> _MATERIAL FOR THIS TASK_:
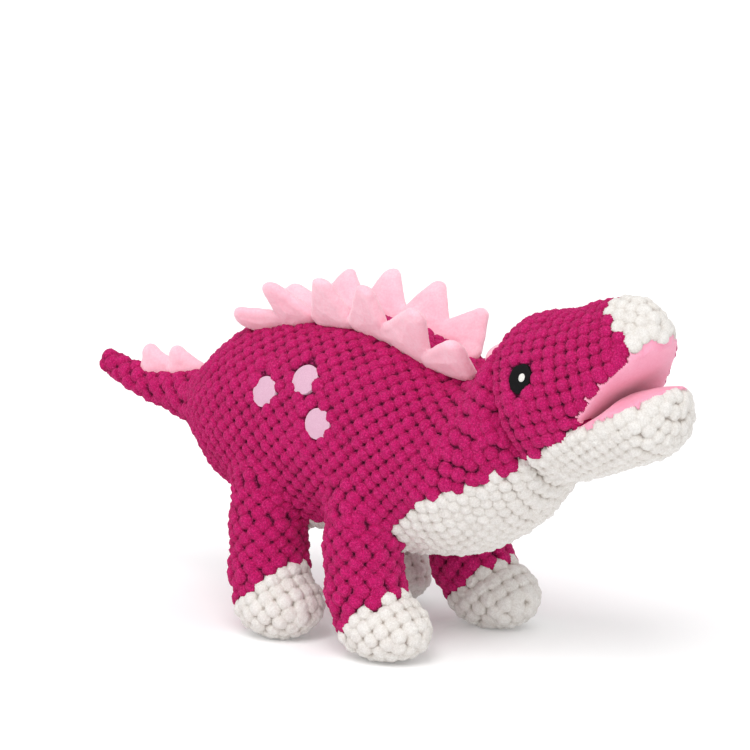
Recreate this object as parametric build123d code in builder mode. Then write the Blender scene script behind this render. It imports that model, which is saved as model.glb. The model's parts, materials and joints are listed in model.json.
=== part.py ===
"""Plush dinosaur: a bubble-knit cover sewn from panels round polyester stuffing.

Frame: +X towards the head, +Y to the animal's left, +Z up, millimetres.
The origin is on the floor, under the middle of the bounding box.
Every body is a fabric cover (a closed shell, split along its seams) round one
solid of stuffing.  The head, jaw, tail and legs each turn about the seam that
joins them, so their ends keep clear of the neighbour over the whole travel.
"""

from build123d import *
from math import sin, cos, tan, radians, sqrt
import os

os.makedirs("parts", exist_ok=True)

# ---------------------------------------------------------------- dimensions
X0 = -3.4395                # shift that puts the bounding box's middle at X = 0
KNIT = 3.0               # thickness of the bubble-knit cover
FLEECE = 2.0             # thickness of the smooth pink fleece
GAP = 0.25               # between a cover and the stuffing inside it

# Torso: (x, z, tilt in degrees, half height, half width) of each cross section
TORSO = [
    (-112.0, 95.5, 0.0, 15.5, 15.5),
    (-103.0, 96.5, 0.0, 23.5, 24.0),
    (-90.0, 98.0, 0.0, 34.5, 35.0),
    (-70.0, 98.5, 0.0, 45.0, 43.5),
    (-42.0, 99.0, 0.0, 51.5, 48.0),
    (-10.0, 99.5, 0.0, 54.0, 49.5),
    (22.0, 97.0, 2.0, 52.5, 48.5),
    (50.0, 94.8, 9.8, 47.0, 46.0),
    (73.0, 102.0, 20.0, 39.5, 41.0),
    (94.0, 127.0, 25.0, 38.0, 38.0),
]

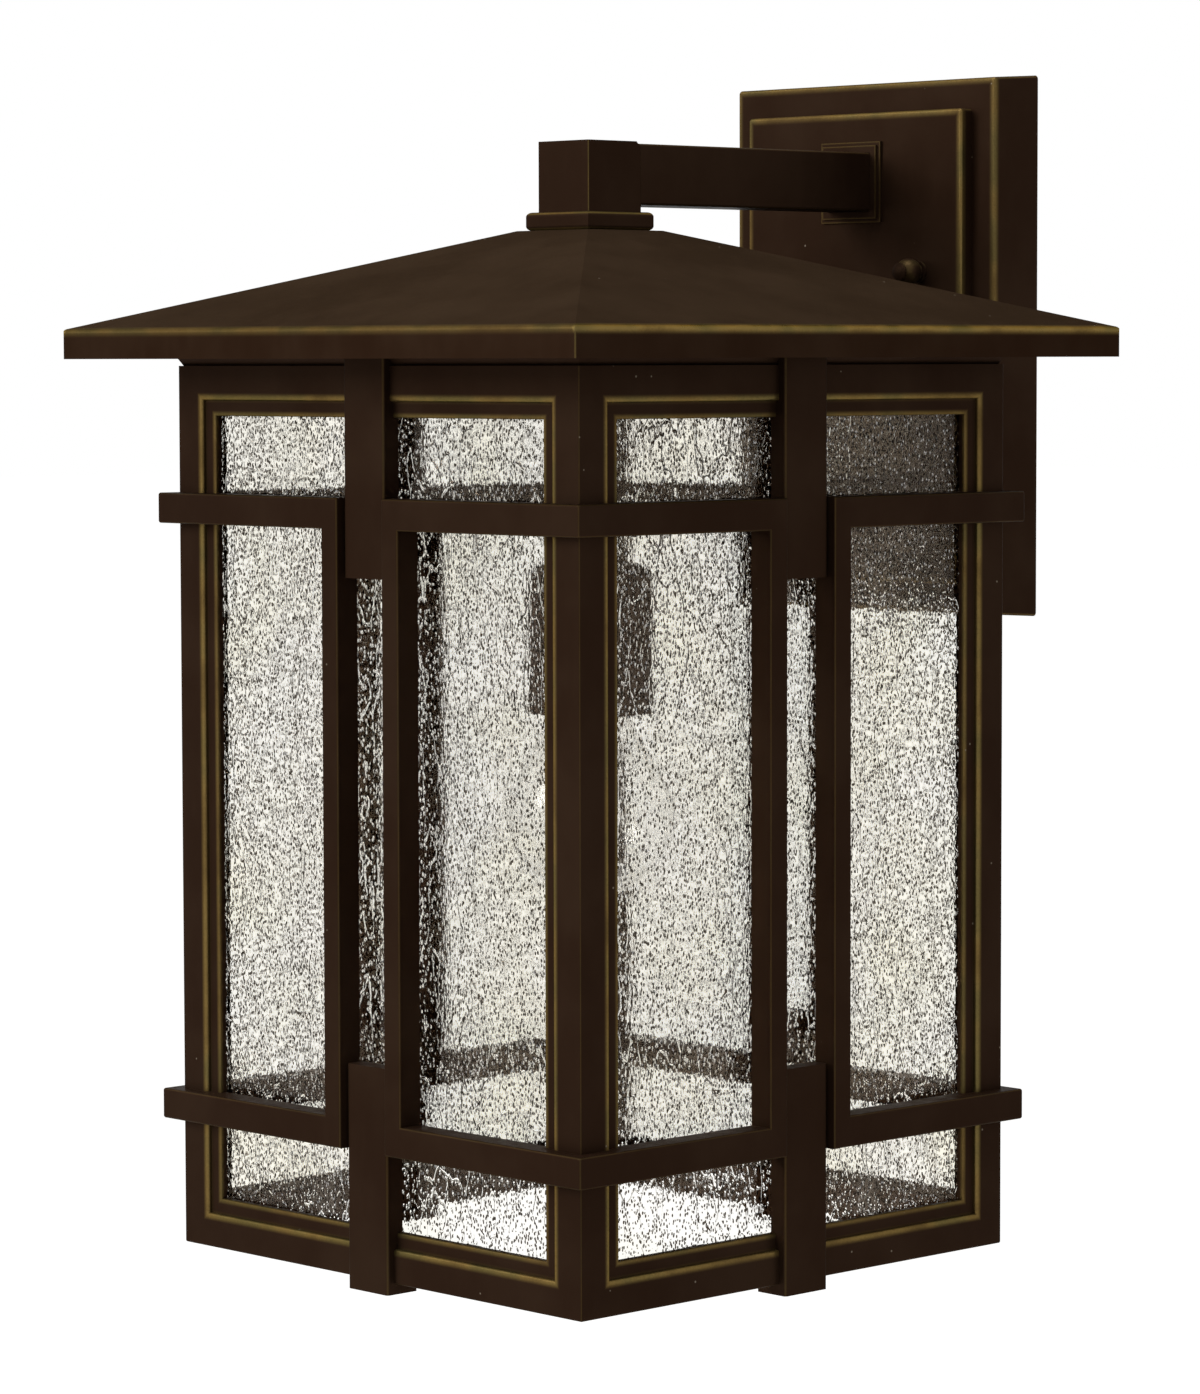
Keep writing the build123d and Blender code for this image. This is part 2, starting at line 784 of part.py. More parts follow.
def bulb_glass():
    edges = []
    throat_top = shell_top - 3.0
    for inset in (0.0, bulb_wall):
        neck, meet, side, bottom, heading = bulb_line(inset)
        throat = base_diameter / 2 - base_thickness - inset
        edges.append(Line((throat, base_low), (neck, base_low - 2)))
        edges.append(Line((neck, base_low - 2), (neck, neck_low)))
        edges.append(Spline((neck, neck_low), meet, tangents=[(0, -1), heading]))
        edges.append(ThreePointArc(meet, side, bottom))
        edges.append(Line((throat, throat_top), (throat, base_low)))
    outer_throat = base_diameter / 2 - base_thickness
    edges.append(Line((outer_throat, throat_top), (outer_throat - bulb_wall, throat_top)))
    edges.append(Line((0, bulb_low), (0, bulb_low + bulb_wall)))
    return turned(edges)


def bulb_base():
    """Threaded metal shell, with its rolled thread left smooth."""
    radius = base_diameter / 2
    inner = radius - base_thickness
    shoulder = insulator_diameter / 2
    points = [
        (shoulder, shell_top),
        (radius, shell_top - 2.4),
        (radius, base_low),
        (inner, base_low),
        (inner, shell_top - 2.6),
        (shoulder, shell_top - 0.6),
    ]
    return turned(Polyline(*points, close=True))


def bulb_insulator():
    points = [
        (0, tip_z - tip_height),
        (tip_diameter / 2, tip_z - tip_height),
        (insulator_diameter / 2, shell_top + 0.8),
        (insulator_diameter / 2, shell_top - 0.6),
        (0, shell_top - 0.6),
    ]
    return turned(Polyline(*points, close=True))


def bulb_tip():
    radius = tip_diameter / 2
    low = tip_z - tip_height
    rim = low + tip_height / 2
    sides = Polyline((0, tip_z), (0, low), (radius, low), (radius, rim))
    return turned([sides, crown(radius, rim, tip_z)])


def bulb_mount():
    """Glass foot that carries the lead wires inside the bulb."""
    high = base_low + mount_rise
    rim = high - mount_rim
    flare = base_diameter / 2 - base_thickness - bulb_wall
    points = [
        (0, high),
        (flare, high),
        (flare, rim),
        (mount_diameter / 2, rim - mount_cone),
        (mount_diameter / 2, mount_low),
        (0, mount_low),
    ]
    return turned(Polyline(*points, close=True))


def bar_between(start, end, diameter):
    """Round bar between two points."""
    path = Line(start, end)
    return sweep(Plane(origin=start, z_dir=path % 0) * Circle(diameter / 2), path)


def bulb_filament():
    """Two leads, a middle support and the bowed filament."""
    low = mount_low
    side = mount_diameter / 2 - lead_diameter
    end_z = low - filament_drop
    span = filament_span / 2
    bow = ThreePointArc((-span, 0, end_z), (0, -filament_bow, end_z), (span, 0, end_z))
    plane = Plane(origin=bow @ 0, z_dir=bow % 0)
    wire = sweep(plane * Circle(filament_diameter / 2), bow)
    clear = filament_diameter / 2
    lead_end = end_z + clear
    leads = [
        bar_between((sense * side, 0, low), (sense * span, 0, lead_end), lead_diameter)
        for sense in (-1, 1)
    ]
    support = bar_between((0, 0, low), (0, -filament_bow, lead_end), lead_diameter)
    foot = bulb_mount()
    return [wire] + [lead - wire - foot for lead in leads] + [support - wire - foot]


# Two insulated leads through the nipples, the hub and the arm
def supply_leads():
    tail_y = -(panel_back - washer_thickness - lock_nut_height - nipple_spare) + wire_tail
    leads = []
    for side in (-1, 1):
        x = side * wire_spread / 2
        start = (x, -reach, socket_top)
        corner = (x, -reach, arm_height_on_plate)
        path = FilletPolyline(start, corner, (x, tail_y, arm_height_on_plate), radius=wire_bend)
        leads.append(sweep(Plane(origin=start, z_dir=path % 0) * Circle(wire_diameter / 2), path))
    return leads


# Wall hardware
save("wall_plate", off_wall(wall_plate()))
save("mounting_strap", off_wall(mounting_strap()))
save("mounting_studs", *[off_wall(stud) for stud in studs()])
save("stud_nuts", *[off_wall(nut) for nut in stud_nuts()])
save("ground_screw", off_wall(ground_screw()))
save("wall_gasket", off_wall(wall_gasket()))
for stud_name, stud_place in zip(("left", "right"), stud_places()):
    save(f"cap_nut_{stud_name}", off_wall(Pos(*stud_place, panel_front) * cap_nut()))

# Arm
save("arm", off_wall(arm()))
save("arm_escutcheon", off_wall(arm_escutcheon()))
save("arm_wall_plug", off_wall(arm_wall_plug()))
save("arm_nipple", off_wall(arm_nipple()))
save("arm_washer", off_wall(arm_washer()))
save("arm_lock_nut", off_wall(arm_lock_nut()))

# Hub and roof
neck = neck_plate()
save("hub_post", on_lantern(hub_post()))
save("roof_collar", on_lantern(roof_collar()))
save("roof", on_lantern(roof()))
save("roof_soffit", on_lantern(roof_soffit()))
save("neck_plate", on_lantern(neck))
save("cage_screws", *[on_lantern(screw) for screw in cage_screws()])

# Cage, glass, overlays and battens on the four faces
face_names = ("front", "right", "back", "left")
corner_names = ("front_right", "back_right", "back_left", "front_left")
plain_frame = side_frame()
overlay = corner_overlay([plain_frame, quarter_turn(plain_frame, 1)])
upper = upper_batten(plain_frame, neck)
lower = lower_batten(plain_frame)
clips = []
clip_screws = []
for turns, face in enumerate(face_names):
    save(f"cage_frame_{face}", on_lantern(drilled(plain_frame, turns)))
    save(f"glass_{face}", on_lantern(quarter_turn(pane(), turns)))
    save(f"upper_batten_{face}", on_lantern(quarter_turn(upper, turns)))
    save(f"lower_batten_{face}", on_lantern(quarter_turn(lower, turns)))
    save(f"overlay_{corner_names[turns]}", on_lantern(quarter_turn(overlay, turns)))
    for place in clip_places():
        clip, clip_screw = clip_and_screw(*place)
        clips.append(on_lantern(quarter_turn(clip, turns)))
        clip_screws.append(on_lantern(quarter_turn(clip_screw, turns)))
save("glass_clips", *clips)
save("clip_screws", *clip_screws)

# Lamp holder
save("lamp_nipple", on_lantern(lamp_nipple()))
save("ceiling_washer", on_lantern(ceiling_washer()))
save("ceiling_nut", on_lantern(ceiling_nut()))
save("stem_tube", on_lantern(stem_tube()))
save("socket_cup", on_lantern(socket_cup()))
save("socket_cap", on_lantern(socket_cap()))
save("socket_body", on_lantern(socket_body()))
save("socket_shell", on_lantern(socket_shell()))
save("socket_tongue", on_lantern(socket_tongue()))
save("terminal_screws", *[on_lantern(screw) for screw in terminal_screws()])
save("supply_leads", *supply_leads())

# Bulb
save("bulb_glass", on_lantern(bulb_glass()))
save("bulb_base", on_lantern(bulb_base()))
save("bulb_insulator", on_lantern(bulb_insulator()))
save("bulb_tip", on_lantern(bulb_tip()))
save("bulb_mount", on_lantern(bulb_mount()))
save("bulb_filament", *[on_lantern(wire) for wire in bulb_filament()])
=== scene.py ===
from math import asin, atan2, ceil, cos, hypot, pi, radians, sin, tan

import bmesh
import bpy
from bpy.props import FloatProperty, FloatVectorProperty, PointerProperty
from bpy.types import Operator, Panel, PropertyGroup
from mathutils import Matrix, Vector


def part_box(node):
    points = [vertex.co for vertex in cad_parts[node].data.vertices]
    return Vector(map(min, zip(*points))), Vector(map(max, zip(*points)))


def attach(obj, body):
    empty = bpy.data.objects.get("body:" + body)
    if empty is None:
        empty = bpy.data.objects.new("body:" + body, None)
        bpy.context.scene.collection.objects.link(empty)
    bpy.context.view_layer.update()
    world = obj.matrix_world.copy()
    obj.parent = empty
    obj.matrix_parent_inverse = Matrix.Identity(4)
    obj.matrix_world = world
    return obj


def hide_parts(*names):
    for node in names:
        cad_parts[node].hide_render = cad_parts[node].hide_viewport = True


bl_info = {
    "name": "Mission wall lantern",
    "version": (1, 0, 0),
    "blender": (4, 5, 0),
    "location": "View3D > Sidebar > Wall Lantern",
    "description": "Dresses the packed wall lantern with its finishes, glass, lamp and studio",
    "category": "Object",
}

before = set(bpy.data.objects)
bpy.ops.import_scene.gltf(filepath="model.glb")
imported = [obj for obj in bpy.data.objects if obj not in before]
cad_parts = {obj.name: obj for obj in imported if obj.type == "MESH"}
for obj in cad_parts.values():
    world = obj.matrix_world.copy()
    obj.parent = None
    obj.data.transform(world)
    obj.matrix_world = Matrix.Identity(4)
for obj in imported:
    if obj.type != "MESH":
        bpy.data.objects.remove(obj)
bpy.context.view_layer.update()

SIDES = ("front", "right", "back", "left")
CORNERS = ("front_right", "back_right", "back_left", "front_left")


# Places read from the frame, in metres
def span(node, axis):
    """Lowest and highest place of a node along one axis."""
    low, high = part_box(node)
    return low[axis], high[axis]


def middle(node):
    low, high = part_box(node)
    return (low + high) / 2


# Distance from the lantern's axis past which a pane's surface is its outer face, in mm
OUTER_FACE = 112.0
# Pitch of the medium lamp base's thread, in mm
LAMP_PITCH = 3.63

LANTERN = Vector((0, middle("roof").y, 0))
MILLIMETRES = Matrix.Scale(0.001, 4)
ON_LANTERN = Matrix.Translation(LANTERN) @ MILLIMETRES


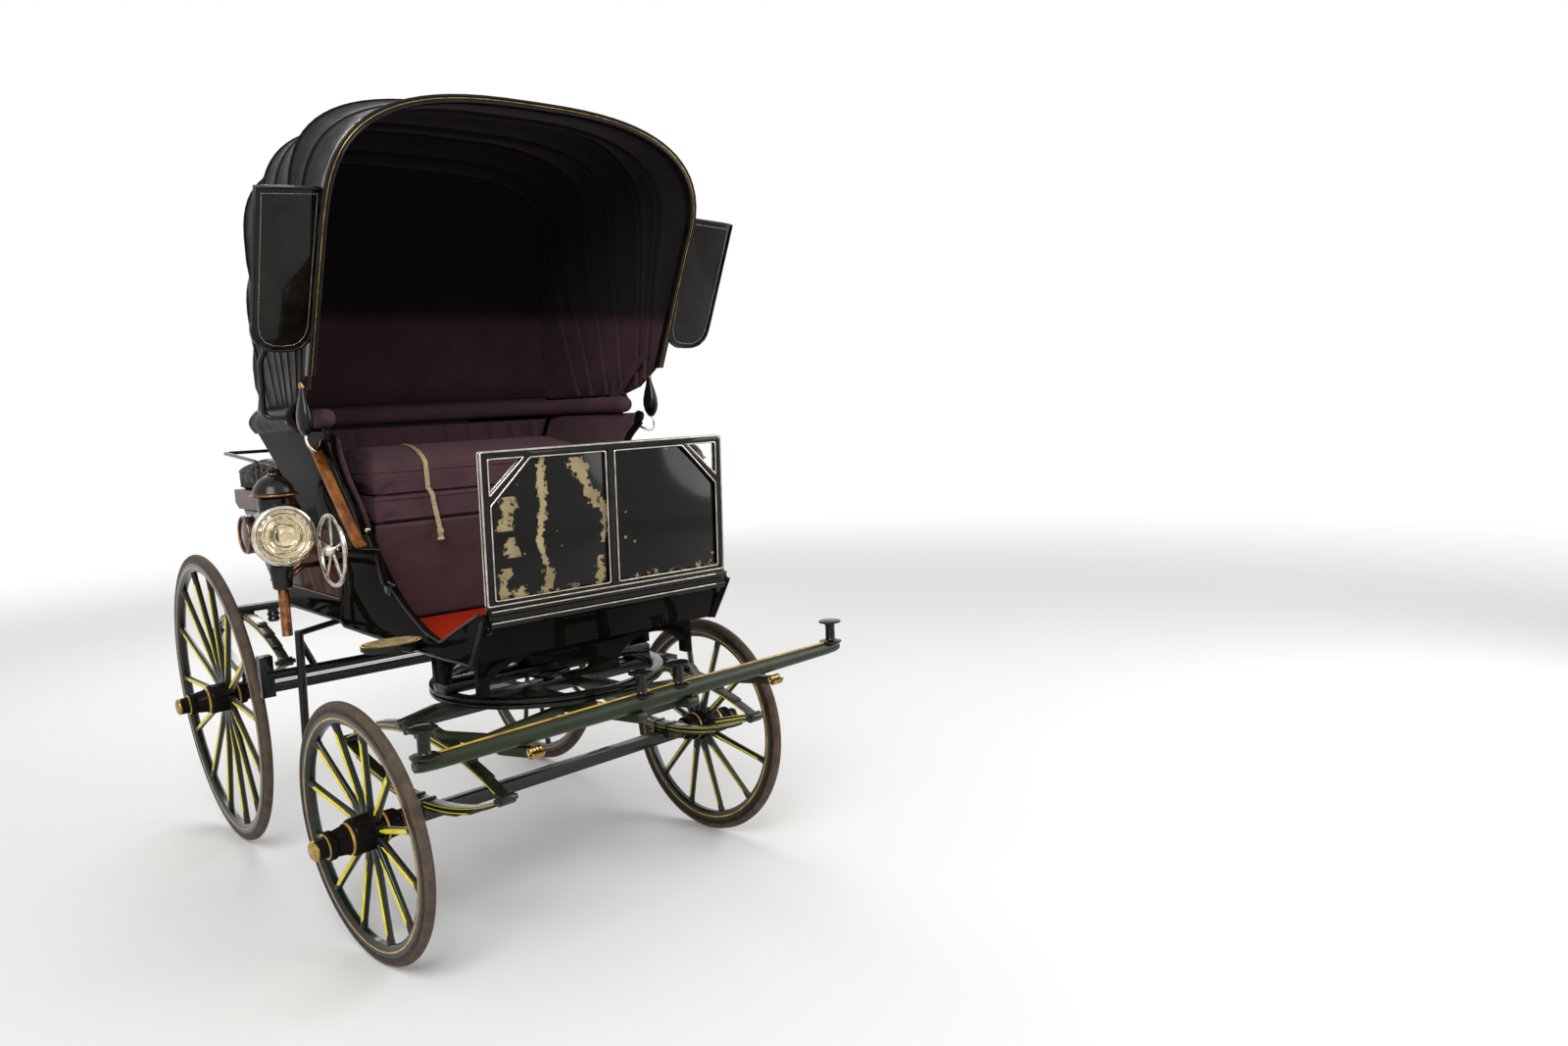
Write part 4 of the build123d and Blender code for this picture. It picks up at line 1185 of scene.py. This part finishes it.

> _EXERCISE DIRECTIONS_:
The lines to transcribe begin at the line with "# Lamp holder" and end at the line with "if empty is"; copy them exactly, both ends included.

> _THE OUTPUT_:
# Lamp holder
save("lamp_nipple", on_lantern(lamp_nipple()))
save("ceiling_washer", on_lantern(ceiling_washer()))
save("ceiling_nut", on_lantern(ceiling_nut()))
save("stem_tube", on_lantern(stem_tube()))
save("socket_cup", on_lantern(socket_cup()))
save("socket_cap", on_lantern(socket_cap()))
save("socket_body", on_lantern(socket_body()))
save("socket_shell", on_lantern(socket_shell()))
save("socket_tongue", on_lantern(socket_tongue()))
save("terminal_screws", *[on_lantern(screw) for screw in terminal_screws()])
save("supply_leads", *supply_leads())

# Bulb
save("bulb_glass", on_lantern(bulb_glass()))
save("bulb_base", on_lantern(bulb_base()))
save("bulb_insulator", on_lantern(bulb_insulator()))
save("bulb_tip", on_lantern(bulb_tip()))
save("bulb_mount", on_lantern(bulb_mount()))
save("bulb_filament", *[on_lantern(wire) for wire in bulb_filament()])
=== scene.py ===
from math import asin, atan2, ceil, cos, hypot, pi, radians, sin, tan

import bmesh
import bpy
from bpy.props import FloatProperty, FloatVectorProperty, PointerProperty
from bpy.types import Operator, Panel, PropertyGroup
from mathutils import Matrix, Vector


def part_box(node):
    points = [vertex.co for vertex in cad_parts[node].data.vertices]
    return Vector(map(min, zip(*points))), Vector(map(max, zip(*points)))


def attach(obj, body):
    empty = bpy.data.objects.get("body:" + body)
    if empty is None:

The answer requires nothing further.